__PROBLEM REQUIREMENTS__: Lines that contain "part" are to be counted; give only their number.
= = = =
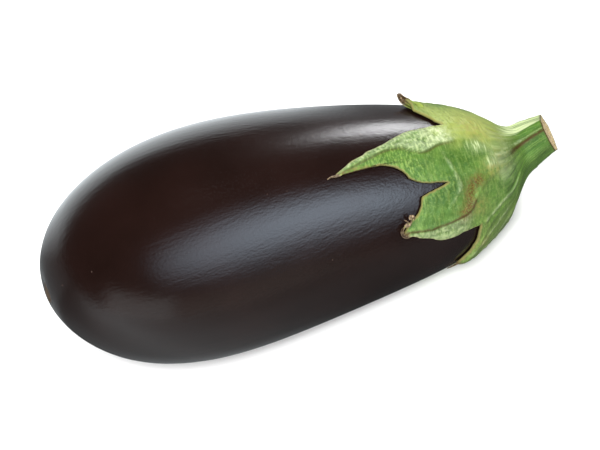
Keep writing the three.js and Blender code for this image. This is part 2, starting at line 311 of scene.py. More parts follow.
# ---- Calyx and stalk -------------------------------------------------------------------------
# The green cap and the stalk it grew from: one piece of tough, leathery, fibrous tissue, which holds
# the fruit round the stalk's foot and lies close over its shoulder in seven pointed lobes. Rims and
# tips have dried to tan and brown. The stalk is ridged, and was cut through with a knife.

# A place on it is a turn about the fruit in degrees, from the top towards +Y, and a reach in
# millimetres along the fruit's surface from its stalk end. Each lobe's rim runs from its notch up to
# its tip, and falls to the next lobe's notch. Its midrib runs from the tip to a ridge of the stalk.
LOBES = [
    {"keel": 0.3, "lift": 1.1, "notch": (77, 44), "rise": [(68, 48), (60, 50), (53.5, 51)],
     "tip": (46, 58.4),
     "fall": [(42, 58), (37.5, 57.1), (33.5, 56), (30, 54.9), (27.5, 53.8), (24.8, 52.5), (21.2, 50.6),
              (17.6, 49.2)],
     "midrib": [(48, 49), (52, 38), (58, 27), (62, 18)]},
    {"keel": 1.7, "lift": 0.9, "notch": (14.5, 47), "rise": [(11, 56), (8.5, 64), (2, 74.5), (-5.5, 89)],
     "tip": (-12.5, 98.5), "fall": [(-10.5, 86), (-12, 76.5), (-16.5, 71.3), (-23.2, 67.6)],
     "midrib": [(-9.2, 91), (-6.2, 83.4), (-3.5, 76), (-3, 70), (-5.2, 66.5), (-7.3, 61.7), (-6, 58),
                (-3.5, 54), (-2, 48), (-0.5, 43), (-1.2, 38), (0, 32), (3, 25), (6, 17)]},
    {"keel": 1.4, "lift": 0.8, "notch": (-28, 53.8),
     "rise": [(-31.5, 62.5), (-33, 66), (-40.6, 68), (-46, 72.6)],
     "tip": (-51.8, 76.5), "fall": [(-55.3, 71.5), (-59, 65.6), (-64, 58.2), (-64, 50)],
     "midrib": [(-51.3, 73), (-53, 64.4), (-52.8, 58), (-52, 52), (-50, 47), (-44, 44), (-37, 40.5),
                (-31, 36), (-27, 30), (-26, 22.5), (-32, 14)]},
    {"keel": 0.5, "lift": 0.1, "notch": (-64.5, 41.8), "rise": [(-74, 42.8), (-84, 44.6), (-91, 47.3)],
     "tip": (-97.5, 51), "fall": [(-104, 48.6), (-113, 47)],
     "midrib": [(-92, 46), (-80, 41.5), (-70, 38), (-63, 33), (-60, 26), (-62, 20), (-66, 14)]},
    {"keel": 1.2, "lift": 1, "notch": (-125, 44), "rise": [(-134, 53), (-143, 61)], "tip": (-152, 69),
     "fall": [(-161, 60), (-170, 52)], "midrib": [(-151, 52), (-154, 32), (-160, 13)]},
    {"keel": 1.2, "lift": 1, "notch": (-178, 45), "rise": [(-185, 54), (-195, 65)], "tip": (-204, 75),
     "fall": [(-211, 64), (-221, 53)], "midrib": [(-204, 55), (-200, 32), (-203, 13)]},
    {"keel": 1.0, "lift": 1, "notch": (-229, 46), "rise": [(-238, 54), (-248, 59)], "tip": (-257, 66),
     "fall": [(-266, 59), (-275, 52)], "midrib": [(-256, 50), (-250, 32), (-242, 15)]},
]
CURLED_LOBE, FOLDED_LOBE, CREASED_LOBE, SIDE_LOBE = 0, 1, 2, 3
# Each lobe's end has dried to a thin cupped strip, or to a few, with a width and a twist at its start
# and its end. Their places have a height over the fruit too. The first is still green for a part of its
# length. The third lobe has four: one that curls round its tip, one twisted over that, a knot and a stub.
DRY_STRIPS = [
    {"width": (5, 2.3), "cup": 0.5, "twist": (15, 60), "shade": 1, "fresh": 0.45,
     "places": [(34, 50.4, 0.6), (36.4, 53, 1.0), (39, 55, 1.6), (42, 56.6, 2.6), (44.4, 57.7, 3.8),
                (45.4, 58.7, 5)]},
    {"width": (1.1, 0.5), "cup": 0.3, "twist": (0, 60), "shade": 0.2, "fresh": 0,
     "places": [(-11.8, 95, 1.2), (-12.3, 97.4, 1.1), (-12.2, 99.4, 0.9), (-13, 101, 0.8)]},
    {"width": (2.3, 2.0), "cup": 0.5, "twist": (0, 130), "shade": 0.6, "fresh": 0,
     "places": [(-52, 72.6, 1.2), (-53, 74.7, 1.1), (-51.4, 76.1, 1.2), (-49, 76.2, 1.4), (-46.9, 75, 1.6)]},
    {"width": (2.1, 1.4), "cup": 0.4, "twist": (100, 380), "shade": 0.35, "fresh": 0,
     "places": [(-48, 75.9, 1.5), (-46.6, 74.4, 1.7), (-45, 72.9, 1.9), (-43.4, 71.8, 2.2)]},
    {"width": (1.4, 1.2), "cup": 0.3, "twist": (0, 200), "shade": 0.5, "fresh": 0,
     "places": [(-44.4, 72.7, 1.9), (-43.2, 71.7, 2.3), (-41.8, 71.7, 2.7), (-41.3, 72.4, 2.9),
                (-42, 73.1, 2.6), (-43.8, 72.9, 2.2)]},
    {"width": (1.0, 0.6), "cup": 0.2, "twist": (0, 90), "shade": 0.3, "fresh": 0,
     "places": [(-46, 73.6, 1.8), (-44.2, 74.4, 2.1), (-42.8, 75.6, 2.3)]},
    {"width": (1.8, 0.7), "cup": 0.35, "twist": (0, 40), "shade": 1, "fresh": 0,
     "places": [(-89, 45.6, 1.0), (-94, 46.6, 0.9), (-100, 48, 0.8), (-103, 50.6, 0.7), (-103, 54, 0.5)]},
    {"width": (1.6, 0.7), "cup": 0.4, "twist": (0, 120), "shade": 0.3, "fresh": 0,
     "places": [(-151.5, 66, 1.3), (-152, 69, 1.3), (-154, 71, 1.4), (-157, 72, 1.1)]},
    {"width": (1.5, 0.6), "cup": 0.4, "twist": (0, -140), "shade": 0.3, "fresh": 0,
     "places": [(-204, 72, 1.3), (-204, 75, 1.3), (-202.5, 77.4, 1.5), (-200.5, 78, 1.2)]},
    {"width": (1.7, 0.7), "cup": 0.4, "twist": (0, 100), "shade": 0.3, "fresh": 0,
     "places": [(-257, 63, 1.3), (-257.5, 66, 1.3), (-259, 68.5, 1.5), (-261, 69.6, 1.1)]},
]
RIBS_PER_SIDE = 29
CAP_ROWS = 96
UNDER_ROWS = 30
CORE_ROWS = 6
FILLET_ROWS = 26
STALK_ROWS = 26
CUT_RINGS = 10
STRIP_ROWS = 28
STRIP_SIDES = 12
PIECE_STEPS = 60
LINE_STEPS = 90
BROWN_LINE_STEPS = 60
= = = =
__THE COMPLETED TASK__: 2